YOUR INSTRUCTIONS:
Repeat the listing in full. Nothing may be added or left out.

** Start DATA SHOWN **

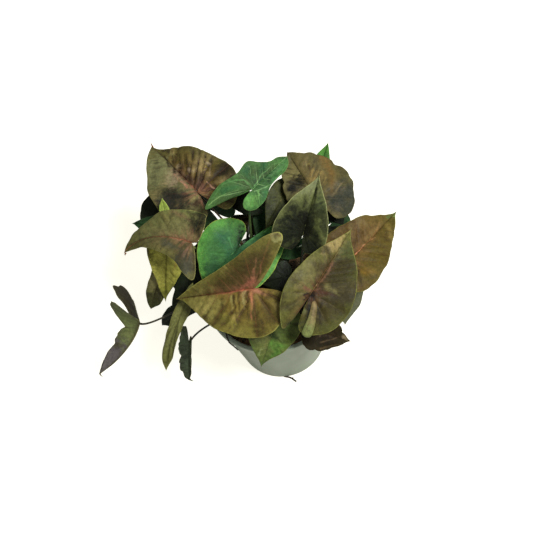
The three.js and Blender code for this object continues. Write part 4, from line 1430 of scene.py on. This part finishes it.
    def materials(self) -> list[bpy.types.Material]:
        """Gives the materials of the upper side, the under side and the petiole."""
        word = self.finish.name.lower()
        known = [bpy.data.materials.get(f"{word}_{part}") for part in ("upper", "lower", "petiole")]
        if all(known):
            return known
        look = self.finish.value
        if look.streaks:
            seen = self.seen()
            look = replace(look, streaks=tuple(streak.laid(seen) for streak in look.streaks))
        under = look.upper if look.alike else look.lower
        return [look.upper(word + "_upper"), under(word + "_lower"), look.petiole(word + "_petiole")]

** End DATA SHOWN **

THE SOLUTION:
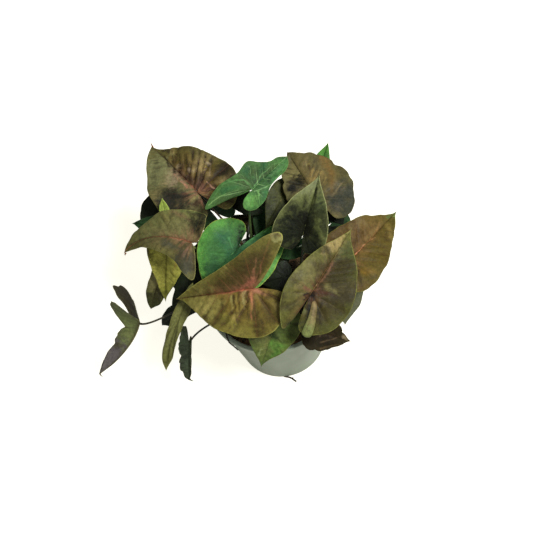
The three.js and Blender code for this object continues. Write part 4, from line 1430 of scene.py on. This part finishes it.
    def materials(self) -> list[bpy.types.Material]:
        """Gives the materials of the upper side, the under side and the petiole."""
        word = self.finish.name.lower()
        known = [bpy.data.materials.get(f"{word}_{part}") for part in ("upper", "lower", "petiole")]
        if all(known):
            return known
        look = self.finish.value
        if look.streaks:
            seen = self.seen()
            look = replace(look, streaks=tuple(streak.laid(seen) for streak in look.streaks))
        under = look.upper if look.alike else look.lower
        return [look.upper(word + "_upper"), under(word + "_lower"), look.petiole(word + "_petiole")]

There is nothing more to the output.